Pending SEC approval, the Kansas City Board of Trade, best known for its commodities options, will offer options on the Isdex. But Harmon expects other options - besides options - by the end of next year.
"We're in discussion now with several different players to launch an Isdex mutual fund," he says. "The demand for that has been pent up for several years." That would be the first Internet index fund, though there are several actively managed Internet funds like Munder NetNet (MNNAX), up 91.6% year-to-date, and WWW Internet (WWIFX), up 57%. The London-based fund management firm Guinness Flight recently opened an index fund based on Wired Magazine's new index, which is often confused with an Internet index. But less than a handful of the Wired Index's 40 stocks are Internet companies, and some, like Wal-Mart (WMT), are even - God forbid - in the Dow Jones Industrial Average.
The End of the Dow?
The Brooklyn Bridge was three years shy of opening when Charles Dow moved to Wall Street to work as a financial reporter in 1880. The magnitude of the project, which boasted more than 3,500 miles of newfangled steel wire, couldn't have been lost on Dow. Soon he would be crossing the new bridge to get to his future Brooklyn home.
The bridge was a testament to the technology of the Industrial Age, both its power and danger. More than 20 people died building it, including chief engineer John Roebling from an infection after a construction accident.
Roebling's son, Washington, who took over as engineer, was crippled when he got the bends, as were many workers who were submerged into the East River in airtight chambers.
Like the bridge, Dow's Industrial Average, which debuted in 1896, would be a testament to the achievements of the Industrial Age. Its 12 stocks included Tennessee Coal & Iron, which would be swallowed in a decade by J.P. Morgan's U.S. Steel; oil companies like Chicago Gas and Laclede Gas; and General Electric (GE), founded by the wizard of Menlo Park himself, Thomas Edison, and the only original pick still in the average.
Of course, it was also about making a buck. Dow, after all, was both an editor and a partner in a brokerage firm, Goodbody, Glyn & Dow. Likewise, Harmon looks at the Isdex as a "valuable franchise" and is a vice president of Internet.com, and also owns a stake in the company. Right now, the index generates revenue from advertising, and from licensing fees from sites that reprint it, like Yahoo! and Upside.com.

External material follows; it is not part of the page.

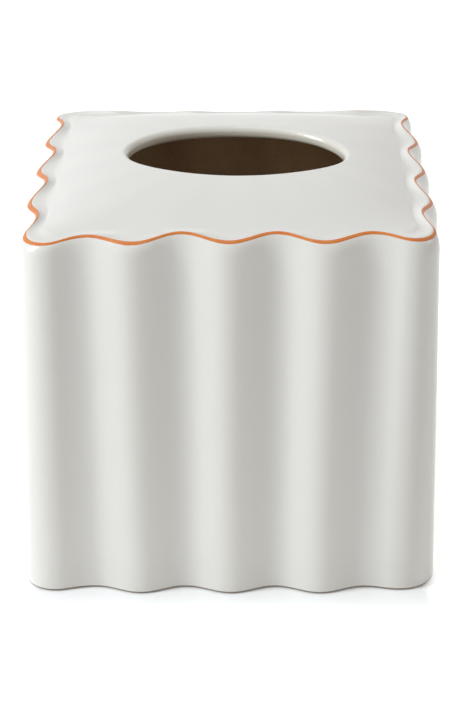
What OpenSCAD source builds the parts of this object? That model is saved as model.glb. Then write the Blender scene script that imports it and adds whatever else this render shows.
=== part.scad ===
// Fluted square tissue box cover: a glazed shell, open below, with an oval opening in a low dome.
// It stands on z = 0 with its middle on the Z axis, and its front faces -Y. Lengths are in mm.

/* [Body] */
// Width of the walls at the base, halfway between the crests and the hollows of the flutes
foot_w = 148.1; // [125:0.1:175]
// Width of the walls at the height of the painted line, taken the same way
rim_w = 140; // [116:0.2:165]
// Height of the painted line above the base
rim_h = 133.9; // [105:0.1:160]
// Corner radius at the base
foot_corner_r = 19.3; // [14:0.1:26]
// Corner radius at the base of the front left corner, which came out squarer
left_foot_corner_r = 15; // [10:0.1:26]
// Corner radius at the rim
rim_corner_r = 12.4; // [9.5:0.1:16]
// Thickness of the walls
wall_t = 4.5; // [3.5:0.1:5.5]

/* [Flutes] */
// Flutes along each side, with a crest at every corner
flutes_per_side = 4; // [2:1:6]
// Length of the flute at a corner as a share of the others' length, at the base
foot_corner_share = 1.38; // [1:0.02:1.5]
// Length of the flute at a corner as a share of the others' length, at the rim
rim_corner_share = 1.12; // [1:0.02:1.5]
// How far a crest stands out, and a hollow goes in, at the base
foot_flute = 2.18; // [0.5:0.02:3]
// How far a crest stands out, and a hollow goes in, at the rim
rim_flute = 2.22; // [0.5:0.02:3]
// Distance from the painted line in to where the flutes have faded out on the top
flute_fade = 12; // [8:0.5:18]

/* [Rim] */
// Distance from the face of the wall in to the painted line
line_in = 2; // [1.4:0.1:3]
// Distance from the line in to the crest of the rim
crest_in = 1; // [0.8:0.1:2.4]
// Height of the crest above the line
crest_rise = 0.4; // [0.2:0.05:1.2]
// How far the rim dips at each flute's crest, and lifts at each hollow
rim_wave = 0.95; // [0:0.05:1.5]
// How far the rim sags at its front left corner
corner_sag = 1.6; // [0:0.1:2]
// Number of flutes, to either side of that corner, over which the sag ends
sag_flutes = 1.5; // [1:0.1:2]
// How far the rim sags in the middle of the back
back_sag = 0.6; // [0:0.1:1.5]

/* [Cove] */
// Distance from the rim's crest in to the bottom of the cove
cove_in = 3.2; // [2.5:0.1:4.5]
// Depth of the cove below the line
cove_depth = 0.3; // [0.1:0.05:1]

/* [Painted line] */
// Width of the line, along the surface
line_w = 1.2; // [0.8:0.1:1.8]
// How far the enamel stands proud of the glaze
line_t = 0.15; // [0.1:0.05:0.3]

/* [Top] */
// Thickness of the top
top_t = 4.5; // [4:0.1:6]
// Rise of the dome at its middle above the line, before the opening is cut
dome_rise = 7.4; // [4:0.1:12]
// Radius of the fillet between the underside of the top and the wall
inner_r = 3; // [1.5:0.1:5]

/* [Opening] */
// Length of the opening at its narrowest, along X
opening_l = 78.2; // [60:0.2:88]
// Width of the opening at its narrowest, along Y
opening_w = 51.6; // [36:0.2:60]
// Radius of the lip's rounding
lip_r = 2.3; // [1.5:0.1:2.6]
// How far the opening lies to the right of the middle
opening_shift = 1.9; // [-3:0.1:3]
// How far the opening is turned seen from above, in degrees
opening_turn = -2; // [-5:0.5:5]

/* [Foot] */
// Height of the bare foot
foot_h = 0.8; // [0.6:0.1:2]
// How far the foot's outer edge is rounded in
foot_round = 0.8; // [0.4:0.1:1.5]
// How far its inner edge is rounded in
foot_inner_round = 0.6; // [0.3:0.1:1]

/* [Hidden] */

glaze = [0.94, 0.93, 0.91];
clay = [0.86, 0.80, 0.70];
enamel = [0.85, 0.47, 0.22];

// Points on each flute, and how strongly they gather at the crests beside a corner
flute_steps = 10;
gather_share = 0.3;
// Powers that shape the cove, the dome and the oval
cove_power = 1.4;
dome_power = 4;
oval_power = 2;

flutes = 4 * flutes_per_side;
count = flutes * flute_steps;

// The rim's section outside its crest is a quarter ellipse, which the line crosses at line_turn
rim_round_w = line_in + crest_in;
line_turn = acos(crest_in / rim_round_w);
rim_round_h = crest_rise / (1 - sin(line_turn));
line_pace = sqrt(pow(rim_round_w * sin(line_turn), 2) + pow(rim_round_h * cos(line_turn), 2));
line_half_turn = line_w / line_pace * 90 / PI;
line_low_turn = line_turn - line_half_turn;
line_high_turn = line_turn + line_half_turn;

// The top panel meets the wall at the bottom of the cove, whose inner side bends up to the dome's slope
joint_in = rim_round_w + cove_in;
joint_half = rim_w / 2 - joint_in;
cove_out = 2 * cove_depth * joint_half / (dome_rise * dome_power + 2 * cove_depth);
dome_half = joint_half - cove_out;
face_top = rim_h + crest_rise - rim_round_h;
under_z = rim_h - cove_depth - top_t;
lip_under_r = 0.75 * min(lip_r, top_t - lip_r);

// Places round the outline, counted in flutes from the crest at the front left corner
function beside_corner(k) = k % flutes_per_side == 0 || k % flutes_per_side == flutes_per_side - 1;
function gather(k) = beside_corner(k) ? gather_share : 0;
places = [for (k = [0 : flutes - 1], j = [0 : flute_steps - 1])
    let (turn = j * 360 / flute_steps)
    k + (turn - gather(k) * sin(turn) * 180 / PI) / 360];

// What changes evenly with height: half the width, the corner radius, and the flutes' depth and lengths
function between(low, high, z) = low + (high - low) * z / rim_h;
function half_at(z) = between(foot_w, rim_w, z) / 2;
function from_front_left(place) = min(place, flutes - place);
function corner_at(z, place) = between(
    from_front_left(place) < flutes_per_side / 2 ? left_foot_corner_r : foot_corner_r, rim_corner_r, z);
function flute_at(z) = between(foot_flute, rim_flute, z);
function corner_share_at(z) = between(foot_corner_share, rim_corner_share, z);
function wave(place) = cos(360 * place);

// How far the rim sags, at the front left corner and along the back
function sag(place) =
    let (
        corner_way = min(1, from_front_left(place) / sag_flutes),
        back_way = min(1, max(0, place / flutes_per_side - 2))
    )
    corner_sag * (1 + cos(180 * corner_way)) / 2 + back_sag * sqrt(max(0, sin(180 * back_way)));

// How far the rim dips at a place, following its wave by one share and its sag by another
function dip(place, wave_share, sag_share) =
    rim_wave * wave_share * wave(place) + sag_share * sag(place);

// The share of the flutes that is left inside the line, at an inset from the face of the wall
function flute_left(inset) = pow(max(0, 1 - max(0, inset - line_in) / flute_fade), 2);

// One point of a rounded square, pushed out along its own normal
function outline(half, r, out, place, corner_share = rim_corner_share) =
    let (
        side = half - r,
        quarter = floor(place / flutes_per_side),
        from_corner = place - quarter * flutes_per_side,
        in_corner = min(from_corner, 0.5) + max(from_corner + 0.5 - flutes_per_side, 0),
        length = from_corner + (corner_share - 1) * in_corner,
        bend = PI * r / 4,
        along = length / (flutes_per_side - 1 + corner_share) * 2 * (side + bend),
        turn = (min(along - bend, 0) + max(along - bend - 2 * side, 0)) / r,
        slide = min(max(along - bend - side, -side), side),
        angle = turn * 180 / PI - 90,
        x = slide + (r + out) * cos(angle),
        y = -side + (r + out) * sin(angle)
    )
    [x * cos(90 * quarter) - y * sin(90 * quarter), x * sin(90 * quarter) + y * cos(90 * quarter)];

// A ring of the wall, set in from its face, that follows the flutes, the wave and the sag by shares
function ring(inset, z, flute_share = 1, wave_share = 0, sag_share = 0) = [for (p = places)
    let (
        out = flute_at(z) * flute_share * wave(p),
        q = outline(half_at(z) - inset, corner_at(z, p) - inset, out, p, corner_share_at(z))
    )
    [q.x, q.y, z - dip(p, wave_share, sag_share)]];

// A ring round the rim's outer rounding, and one pushed out from it along its normal
function rim_ring(turn, proud = 0) =
    let (
        inset = rim_round_w * (1 - cos(turn)),
        z = rim_h + crest_rise - rim_round_h * (1 - sin(turn)),
        share = min(1, sin(turn) / sin(line_turn)),
        left = flute_left(inset)
    )
    ring(inset - proud * cos(turn), z + proud * sin(turn), left, share * pow(left, 2), share * sqrt(left));

// A ring of the fillet under the top, where the flutes gain depth again
function fillet_ring(turn) =
    let (left = flute_left(joint_in))
    ring(joint_in - (joint_in - wall_t) * sin(turn), under_z - inner_r * (1 - cos(turn)),
        left + (1 - left) * sin(turn), pow(left, 2) * cos(turn), sqrt(left) * cos(turn));

function fall(x) = 1 - pow(min(1, abs(x) / dome_half), dome_power);
function dome(x, y) = dome_rise * fall(x) * fall(y);

// A point of the oval, set in from where the lip starts, seen from the middle at the outline's angle
function oval(inset, place) =
    let (
        q = outline(rim_w / 2, rim_corner_r, 0, place),
        angle = atan2(q.y, q.x),
        across = abs(cos(angle - opening_turn)) / (opening_l / 2 + lip_r - inset),
        deep = abs(sin(angle - opening_turn)) / (opening_w / 2 + lip_r - inset),
        reach = pow(pow(across, oval_power) + pow(deep, oval_power), -1 / oval_power)
    )
    [opening_shift + reach * cos(angle), reach * sin(angle)];

// A ring of the top: share 0 lies on the outline at the inset, share 1 on the oval
function top_ring(inset, share, drop) = [for (p = places)
    let (
        left = flute_left(inset + (rim_w / 2 - inset - opening_w / 2 - lip_r) * share),
        q = outline(rim_w / 2 - inset, rim_corner_r - inset, rim_flute * left * wave(p), p),
        c = oval(0, p),
        x = q.x + (c.x - q.x) * share,
        y = q.y + (c.y - q.y) * share
    )
    [x, y, rim_h + dome(x, y) - drop - dip(p, pow(left, 2), sqrt(left))]];

// Rings down the inside of the rim into the cove, at the joint, and up from it to the dome's foot
function cove_ring(share) =
    top_ring(rim_round_w + cove_in * share, 0,
        (crest_rise + cove_depth) * (1 - pow(1 - pow(share, cove_power), 2)) - crest_rise);
function joint_ring(drop) = top_ring(joint_in, 0, drop);
function bend_ring(share) =
    top_ring(joint_in + cove_out * share, 0, cove_depth * (1 - pow(share, 2)));

// A ring of the dome, from its foot at share 0 to the oval at share 1
function dome_ring(share, drop = 0) = top_ring(joint_in + cove_out, share, drop);

// A ring of the lip, set in from its start and down from the dome there
function lip_ring(inset, drop) = [for (p = places)
    let (q = oval(inset, p), c = oval(0, p))
    [q.x, q.y, rim_h + dome(c.x, c.y) - drop]];

// Triangles between ring a and ring b, with the other diagonal where a neighbour shares them
function strip(a, b, turned) = [for (i = [0 : count - 1])
    let (j = (i + 1) % count, p = a * count + i, q = a * count + j, r = b * count + j, s = b * count + i)
    each turned ? [[p, s, q], [q, s, r]] : [[p, s, r], [p, r, q]]];

// A closed solid whose section is a loop of rings
module hoop(rings, shared = []) {
    n = len(rings);
    polyhedron(
        points = [for (r = rings) each r],
        faces = [for (k = [0 : n - 1]) each strip(k, (k + 1) % n, len(search(k, shared)) > 0)],
        convexity = 6);
}

module fluted_wall() {
    face_shares = [0, 0.35, 0.7, 1];
    inner_shares = [0.66, 0.33, 0];
    color(glaze) hoop(concat(
        [for (s = face_shares) ring(0, foot_h + (face_top - foot_h) * s)],
        [for (t = [24, 43, line_low_turn, line_turn, line_high_turn, 90]) rim_ring(t)],
        [cove_ring(0.2), cove_ring(0.5), joint_ring(cove_depth), joint_ring(cove_depth + top_t)],
        [for (t = [30, 60, 90]) fillet_ring(t)],
        [for (s = inner_shares) ring(wall_t, foot_h + (under_z - inner_r - foot_h) * s)]));
}

module domed_top() {
    dome_shares = [0, 0.07, 0.16, 0.28, 0.42, 0.6, 0.8, 1];
    under_shares = [1, 0.66, 0.3];
    color(glaze) hoop(concat(
        [joint_ring(cove_depth), bend_ring(0.5)],
        [for (s = dome_shares) dome_ring(s)],
        [for (s = under_shares) dome_ring(s, top_t)],
        [joint_ring(cove_depth + top_t)]), [13]);
}

module opening_lip() {
    color(glaze) hoop(concat(
        [for (t = [0, 18, 36, 54, 72, 90]) lip_ring(lip_r * sin(t), lip_r * (1 - cos(t)))],
        [for (t = [0, 30, 60, 90])
            lip_ring(lip_r - lip_under_r * (1 - cos(t)), top_t - lip_under_r * (1 - sin(t)))],
        [lip_ring(0, top_t)]), [10]);
}

module foot_ring() {
    color(clay) hoop(concat(
        [for (t = [90, 60, 30, 0]) ring(foot_round * (1 - cos(t)), foot_h * (1 - sin(t)))],
        [ring(wall_t, foot_h), ring(wall_t, foot_h / 2), ring(wall_t - foot_inner_round, 0)]), [3]);
}

module rim_line() {
    color(enamel) hoop([rim_ring(line_low_turn), rim_ring(line_turn, line_t), rim_ring(line_high_turn),
        rim_ring(line_turn)], [2, 3]);
}

fluted_wall();
domed_top();
opening_lip();
foot_ring();
rim_line();
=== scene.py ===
# %% [markdown]
# # A fluted tissue box cover
# The cover is a glazed ceramic shell: four fluted walls, a low dome with an oval opening, and a
# line of orange enamel fired onto the wavy rim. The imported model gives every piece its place
# and size. This lesson gives each piece a fine mesh, and its glaze, clay or enamel.

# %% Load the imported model
import math

import bmesh
import bpy
from mathutils import Matrix, Vector


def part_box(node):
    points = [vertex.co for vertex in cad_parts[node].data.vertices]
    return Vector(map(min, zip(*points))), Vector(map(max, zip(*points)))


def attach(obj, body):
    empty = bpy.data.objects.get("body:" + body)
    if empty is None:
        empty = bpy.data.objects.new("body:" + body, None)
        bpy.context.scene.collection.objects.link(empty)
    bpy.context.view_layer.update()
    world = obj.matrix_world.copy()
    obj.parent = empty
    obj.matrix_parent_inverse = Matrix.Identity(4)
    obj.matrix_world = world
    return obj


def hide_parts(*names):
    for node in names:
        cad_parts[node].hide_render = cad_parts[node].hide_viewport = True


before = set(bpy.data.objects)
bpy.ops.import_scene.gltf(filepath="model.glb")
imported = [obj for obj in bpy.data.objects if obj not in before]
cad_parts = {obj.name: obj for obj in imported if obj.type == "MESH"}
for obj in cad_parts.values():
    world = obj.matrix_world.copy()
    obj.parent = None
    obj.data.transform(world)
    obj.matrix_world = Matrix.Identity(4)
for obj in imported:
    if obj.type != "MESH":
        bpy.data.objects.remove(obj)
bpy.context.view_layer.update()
mm = 0.001
print("CAD nodes:", sorted(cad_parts))

# %% [markdown]
# ## Camera
# The photograph looks down on the cover from the front, through a long lens. The camera stands at
# the place that a fit of the rim, the foot and the opening gave, so it comes before the shapes.
# A long lens could be had by standing far off and cropping, but a true focal length keeps the
# walls' slight convergence.

# %% Place the camera
IMAGE_W, IMAGE_H = 460, 706
FOCAL_PIXELS = 1867.8
SENSOR_H = 24.0
camera_place = Vector((6.73, -644.33, 363.38)) * mm
camera_pitch = math.radians(25.255)
camera_roll = math.radians(-0.29)
camera_turn = math.radians(0.66)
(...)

But his pursuit is also about being the quantifier of the future's economy - profit bound up with legacy. Internet.com clearly believes in the Internet's potential as a moneymaker. Last year, its ancestor Mecklermedia bought the Internet.com domain name for $100,000, according to The Wall Street Journal - another Dow Jones product - thus merging the Isdex with the medium's ultimate moniker.

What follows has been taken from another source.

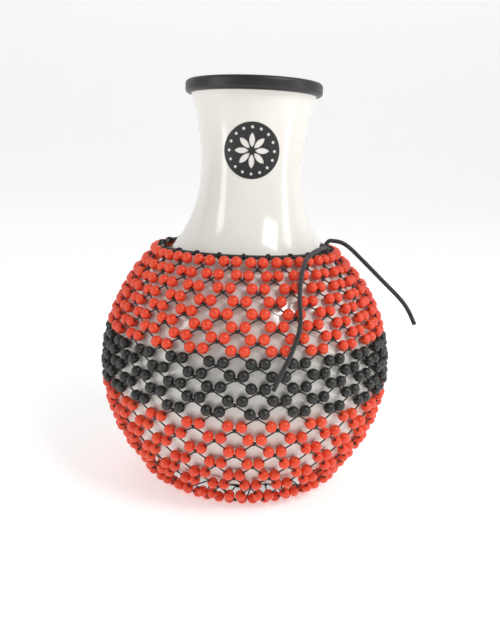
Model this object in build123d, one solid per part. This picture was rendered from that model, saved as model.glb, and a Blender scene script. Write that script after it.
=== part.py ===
"""A shekere: a hollow gourd-shaped shell with a rubber rim, inside a loose net of beads on string.

Millimetres. +Z is up along the shell's axis, z = 0 is the floor, and the front faces -Y.
The net hangs from a cord loop round the neck, and a second loop draws it together under the shell.
Row 0 of the net is the neck loop, rows 1 to ROWS are rows of knots, and row ROWS + 1 is the base loop.
Every knot joins two strings that run up, through one bead each, to the two nearest knots of the row above.
"""
from build123d import *
import os
from math import asin, atan2, cos, pi, radians, sin, sqrt, tan

# Shell, outside sizes
BELLY_RADIUS = 107.7
BELLY_HEIGHT = 95.0          # centre of the round belly
WAIST_RADIUS = 39.1          # narrowest place of the neck
WAIST_HEIGHT = 248.0
MOUTH_HEIGHT = 309.4         # top edge of the shell, under the trim
MOUTH_CURVE = 180.0          # radius of the curve that flares the neck to the mouth
BASE_CURVE = 70.0            # radius of the curve from the belly to the flat base
WALL = 2.6

# Rubber trim on the mouth
TRIM_OUTSIDE = 2.1           # how far it stands out past the shell's edge
TRIM_INSIDE = 1.2            # its thickness inside the mouth, at its lower edge
TRIM_TOP = 2.4
TRIM_DEPTH = 9.6             # its whole height
TRIM_CORNER = 2.8
TRIM_GRIP_GAP = 0.05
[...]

Will such flair for the dramatic give the Isdex an edge over the other current and future contenders for posterity? Will even one of these be enshrined as a guide for the 21st century's economy? Maybe.
Harmon would like to think so.
"Dow and Jones foresaw the future, and they were correct. The Industrial Age happened in a big way. Now that it's waning, the Internet is going to be bigger than anything ever imagined," says Harmon. "Bigger than big."